» Instructions to follow
Locate the word "object" in the material, then show every line that holds it.

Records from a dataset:
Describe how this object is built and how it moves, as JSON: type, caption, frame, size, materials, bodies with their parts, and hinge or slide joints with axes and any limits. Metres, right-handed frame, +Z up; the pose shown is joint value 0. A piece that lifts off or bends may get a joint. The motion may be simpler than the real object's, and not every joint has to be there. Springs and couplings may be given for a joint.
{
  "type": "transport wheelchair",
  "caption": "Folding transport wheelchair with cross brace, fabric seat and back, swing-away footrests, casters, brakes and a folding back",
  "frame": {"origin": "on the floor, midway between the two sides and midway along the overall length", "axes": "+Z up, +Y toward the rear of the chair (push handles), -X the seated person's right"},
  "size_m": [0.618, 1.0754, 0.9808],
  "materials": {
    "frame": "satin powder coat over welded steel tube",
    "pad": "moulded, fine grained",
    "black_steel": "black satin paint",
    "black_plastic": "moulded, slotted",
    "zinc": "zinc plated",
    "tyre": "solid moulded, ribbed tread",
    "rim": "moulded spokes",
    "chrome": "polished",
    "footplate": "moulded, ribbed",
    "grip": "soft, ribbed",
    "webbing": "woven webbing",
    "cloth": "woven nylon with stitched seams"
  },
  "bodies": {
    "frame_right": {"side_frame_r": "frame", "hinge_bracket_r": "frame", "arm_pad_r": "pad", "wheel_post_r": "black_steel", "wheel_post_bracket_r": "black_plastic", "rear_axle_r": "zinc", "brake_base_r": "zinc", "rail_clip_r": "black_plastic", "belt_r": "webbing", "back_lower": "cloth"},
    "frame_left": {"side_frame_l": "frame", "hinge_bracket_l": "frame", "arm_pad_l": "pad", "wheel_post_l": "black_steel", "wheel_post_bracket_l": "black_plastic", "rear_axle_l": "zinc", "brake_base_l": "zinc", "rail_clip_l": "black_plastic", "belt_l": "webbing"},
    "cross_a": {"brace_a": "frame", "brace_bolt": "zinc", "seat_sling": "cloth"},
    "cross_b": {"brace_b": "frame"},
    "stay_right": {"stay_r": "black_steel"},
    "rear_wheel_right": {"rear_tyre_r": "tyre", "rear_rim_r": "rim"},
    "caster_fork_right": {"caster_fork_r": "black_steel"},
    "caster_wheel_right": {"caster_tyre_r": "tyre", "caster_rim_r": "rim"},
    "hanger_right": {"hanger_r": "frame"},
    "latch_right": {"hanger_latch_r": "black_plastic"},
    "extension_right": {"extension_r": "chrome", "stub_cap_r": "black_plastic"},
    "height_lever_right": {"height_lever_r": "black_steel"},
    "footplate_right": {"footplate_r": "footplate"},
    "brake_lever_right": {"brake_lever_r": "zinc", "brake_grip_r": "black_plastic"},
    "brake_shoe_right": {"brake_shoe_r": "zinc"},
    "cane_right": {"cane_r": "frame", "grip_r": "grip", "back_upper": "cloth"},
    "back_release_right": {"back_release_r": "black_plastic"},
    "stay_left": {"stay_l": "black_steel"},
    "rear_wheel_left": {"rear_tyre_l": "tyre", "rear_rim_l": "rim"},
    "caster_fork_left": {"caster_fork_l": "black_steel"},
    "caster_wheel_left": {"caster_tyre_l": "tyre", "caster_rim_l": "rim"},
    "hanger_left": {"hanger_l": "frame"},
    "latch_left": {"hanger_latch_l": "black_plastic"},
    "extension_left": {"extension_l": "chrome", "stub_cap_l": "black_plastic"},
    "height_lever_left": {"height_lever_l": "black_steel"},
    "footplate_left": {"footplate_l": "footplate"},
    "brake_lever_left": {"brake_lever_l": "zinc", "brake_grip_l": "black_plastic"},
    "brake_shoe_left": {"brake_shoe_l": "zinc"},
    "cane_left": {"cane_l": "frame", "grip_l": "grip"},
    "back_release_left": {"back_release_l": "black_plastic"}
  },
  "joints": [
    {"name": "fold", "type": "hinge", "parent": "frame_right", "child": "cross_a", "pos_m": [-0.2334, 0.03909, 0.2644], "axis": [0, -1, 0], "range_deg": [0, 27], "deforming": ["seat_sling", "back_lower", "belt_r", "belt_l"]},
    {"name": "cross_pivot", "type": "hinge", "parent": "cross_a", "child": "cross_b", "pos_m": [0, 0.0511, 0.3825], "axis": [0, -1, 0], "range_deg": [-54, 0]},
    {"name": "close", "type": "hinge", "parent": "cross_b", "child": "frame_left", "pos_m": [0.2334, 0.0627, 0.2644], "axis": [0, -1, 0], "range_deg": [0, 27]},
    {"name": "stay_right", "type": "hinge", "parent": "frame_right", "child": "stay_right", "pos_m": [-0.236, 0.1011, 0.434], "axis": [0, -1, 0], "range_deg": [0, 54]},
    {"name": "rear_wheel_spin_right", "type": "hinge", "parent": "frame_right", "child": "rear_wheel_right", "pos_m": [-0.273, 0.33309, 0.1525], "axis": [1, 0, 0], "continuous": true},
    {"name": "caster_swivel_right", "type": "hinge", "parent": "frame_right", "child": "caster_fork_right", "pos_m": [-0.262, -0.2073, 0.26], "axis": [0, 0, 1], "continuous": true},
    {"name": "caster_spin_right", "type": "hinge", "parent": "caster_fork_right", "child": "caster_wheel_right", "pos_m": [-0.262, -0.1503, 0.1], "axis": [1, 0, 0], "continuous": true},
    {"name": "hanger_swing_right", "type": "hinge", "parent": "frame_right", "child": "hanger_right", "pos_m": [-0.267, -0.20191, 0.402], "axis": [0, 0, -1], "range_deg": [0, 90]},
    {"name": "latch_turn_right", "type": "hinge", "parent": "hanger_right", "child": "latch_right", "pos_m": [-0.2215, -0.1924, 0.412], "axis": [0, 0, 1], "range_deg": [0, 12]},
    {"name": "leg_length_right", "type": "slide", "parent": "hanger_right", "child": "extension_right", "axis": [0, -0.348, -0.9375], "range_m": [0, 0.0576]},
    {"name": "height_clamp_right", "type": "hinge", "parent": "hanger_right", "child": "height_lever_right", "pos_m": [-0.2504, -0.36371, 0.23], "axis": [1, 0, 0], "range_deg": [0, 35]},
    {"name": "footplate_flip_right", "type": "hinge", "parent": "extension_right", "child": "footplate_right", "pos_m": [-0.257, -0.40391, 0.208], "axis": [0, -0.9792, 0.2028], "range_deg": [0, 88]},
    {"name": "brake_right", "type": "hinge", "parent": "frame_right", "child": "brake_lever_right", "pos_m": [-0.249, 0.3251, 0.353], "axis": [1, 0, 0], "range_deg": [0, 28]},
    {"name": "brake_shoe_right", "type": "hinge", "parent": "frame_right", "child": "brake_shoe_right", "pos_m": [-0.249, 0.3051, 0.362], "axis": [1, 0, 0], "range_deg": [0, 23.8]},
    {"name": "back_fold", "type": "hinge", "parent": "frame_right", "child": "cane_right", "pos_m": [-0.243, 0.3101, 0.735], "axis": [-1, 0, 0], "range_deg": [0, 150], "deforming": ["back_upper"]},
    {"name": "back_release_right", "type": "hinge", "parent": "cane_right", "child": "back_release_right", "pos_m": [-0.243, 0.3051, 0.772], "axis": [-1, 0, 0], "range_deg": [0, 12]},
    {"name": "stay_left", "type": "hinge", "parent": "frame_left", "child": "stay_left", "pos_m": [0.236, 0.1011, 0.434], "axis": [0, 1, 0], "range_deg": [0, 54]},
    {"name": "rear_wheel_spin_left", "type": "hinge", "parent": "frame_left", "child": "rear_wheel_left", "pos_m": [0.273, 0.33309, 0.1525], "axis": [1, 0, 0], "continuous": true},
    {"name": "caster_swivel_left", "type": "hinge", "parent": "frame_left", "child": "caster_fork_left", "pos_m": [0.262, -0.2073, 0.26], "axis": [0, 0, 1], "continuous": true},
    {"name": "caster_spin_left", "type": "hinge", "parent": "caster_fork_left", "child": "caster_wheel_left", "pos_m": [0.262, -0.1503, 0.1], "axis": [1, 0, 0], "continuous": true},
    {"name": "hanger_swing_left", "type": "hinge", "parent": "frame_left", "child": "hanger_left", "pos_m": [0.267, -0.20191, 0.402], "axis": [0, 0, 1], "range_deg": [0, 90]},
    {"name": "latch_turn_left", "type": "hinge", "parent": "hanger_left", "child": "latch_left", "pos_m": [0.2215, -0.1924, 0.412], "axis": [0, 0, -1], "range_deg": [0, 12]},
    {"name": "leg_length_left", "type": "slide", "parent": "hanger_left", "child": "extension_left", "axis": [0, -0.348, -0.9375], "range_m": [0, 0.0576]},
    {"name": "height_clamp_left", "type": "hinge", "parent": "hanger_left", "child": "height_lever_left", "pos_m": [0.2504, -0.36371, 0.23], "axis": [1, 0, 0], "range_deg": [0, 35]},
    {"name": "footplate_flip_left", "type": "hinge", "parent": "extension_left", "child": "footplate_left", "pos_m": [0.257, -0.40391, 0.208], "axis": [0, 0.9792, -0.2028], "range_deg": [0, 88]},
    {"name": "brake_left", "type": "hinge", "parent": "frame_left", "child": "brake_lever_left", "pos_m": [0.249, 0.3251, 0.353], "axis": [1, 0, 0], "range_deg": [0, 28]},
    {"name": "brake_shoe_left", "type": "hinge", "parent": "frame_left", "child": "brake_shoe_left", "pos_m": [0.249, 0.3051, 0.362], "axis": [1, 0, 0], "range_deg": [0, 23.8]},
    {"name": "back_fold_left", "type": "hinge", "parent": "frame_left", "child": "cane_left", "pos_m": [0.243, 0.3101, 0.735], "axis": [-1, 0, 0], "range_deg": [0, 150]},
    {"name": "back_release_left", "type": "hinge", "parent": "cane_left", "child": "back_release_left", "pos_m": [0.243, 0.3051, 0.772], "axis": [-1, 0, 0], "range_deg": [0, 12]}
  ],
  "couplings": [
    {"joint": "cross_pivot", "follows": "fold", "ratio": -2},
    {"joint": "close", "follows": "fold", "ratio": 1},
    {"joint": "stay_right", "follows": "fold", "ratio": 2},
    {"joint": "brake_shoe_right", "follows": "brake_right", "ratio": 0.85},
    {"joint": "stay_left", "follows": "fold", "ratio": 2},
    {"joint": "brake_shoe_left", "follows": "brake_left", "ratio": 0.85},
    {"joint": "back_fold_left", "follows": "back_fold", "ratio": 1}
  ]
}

--

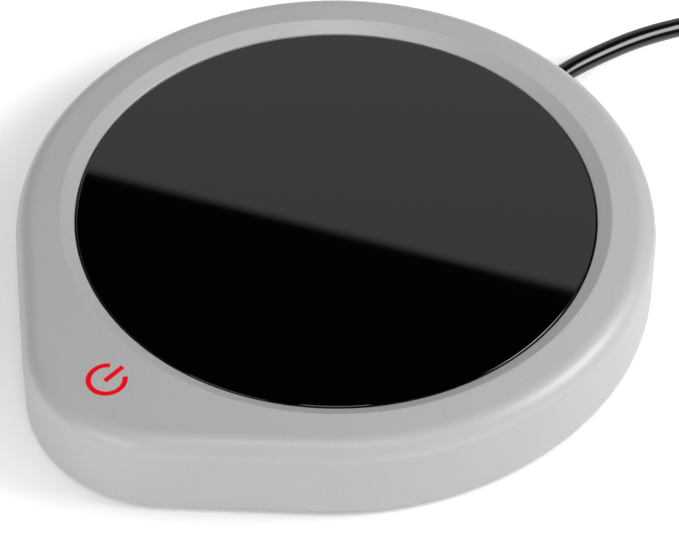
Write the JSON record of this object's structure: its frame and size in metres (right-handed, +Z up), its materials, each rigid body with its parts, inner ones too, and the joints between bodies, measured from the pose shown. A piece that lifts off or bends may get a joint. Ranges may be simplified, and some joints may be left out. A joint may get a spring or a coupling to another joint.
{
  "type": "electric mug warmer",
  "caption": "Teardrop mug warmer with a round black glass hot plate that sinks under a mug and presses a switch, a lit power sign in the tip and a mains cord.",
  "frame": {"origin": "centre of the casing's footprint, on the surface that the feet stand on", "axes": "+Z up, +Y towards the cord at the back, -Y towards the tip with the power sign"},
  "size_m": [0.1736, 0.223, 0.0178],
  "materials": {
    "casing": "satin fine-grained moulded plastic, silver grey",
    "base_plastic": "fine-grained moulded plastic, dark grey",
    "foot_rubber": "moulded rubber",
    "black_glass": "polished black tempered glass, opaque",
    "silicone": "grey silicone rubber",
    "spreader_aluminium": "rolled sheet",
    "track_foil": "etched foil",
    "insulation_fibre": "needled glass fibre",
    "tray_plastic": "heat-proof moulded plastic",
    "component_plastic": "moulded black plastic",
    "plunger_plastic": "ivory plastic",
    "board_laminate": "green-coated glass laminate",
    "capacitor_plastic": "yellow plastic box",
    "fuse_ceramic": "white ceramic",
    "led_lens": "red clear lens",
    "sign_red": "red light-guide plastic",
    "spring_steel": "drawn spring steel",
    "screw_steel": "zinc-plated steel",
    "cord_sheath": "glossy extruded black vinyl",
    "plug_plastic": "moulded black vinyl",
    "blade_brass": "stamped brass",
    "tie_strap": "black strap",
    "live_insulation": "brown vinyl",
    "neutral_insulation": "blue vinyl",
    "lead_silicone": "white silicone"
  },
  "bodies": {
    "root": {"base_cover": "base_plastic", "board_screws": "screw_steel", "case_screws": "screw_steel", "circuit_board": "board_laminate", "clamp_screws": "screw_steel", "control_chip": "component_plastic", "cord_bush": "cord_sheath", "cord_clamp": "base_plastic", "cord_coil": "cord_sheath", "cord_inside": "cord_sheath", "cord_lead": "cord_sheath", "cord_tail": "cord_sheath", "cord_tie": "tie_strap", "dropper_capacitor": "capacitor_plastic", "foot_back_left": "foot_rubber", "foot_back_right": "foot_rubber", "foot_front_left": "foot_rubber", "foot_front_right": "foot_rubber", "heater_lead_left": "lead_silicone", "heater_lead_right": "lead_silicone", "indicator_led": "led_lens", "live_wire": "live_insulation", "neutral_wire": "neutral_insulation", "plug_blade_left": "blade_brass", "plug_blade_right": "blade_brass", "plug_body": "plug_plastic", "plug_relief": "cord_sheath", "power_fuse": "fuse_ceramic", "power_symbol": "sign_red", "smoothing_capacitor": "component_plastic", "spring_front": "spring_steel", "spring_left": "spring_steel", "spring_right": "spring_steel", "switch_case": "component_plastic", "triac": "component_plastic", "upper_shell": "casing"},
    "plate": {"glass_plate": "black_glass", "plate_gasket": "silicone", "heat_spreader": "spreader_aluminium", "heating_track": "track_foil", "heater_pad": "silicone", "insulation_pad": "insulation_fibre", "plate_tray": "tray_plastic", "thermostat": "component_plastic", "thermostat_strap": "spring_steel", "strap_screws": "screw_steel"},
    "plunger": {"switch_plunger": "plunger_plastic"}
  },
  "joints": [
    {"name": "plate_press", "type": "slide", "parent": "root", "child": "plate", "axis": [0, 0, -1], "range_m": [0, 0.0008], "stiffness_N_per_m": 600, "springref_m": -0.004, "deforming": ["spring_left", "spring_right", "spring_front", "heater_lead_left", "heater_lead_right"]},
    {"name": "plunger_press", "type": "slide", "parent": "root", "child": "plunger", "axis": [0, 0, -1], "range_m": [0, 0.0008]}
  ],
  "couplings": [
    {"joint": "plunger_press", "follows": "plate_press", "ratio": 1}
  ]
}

» Written answer
Describe how this object is built and how it moves, as JSON: type, caption, frame, size, materials, bodies with their parts, and hinge or slide joints with axes and any limits. Metres, right-handed frame, +Z up; the pose shown is joint value 0. A piece that lifts off or bends may get a joint. The motion may be simpler than the real object's, and not every joint has to be there. Springs and couplings may be given for a joint.
Write the JSON record of this object's structure: its frame and size in metres (right-handed, +Z up), its materials, each rigid body with its parts, inner ones too, and the joints between bodies, measured from the pose shown. A piece that lifts off or bends may get a joint. Ranges may be simplified, and some joints may be left out. A joint may get a spring or a coupling to another joint.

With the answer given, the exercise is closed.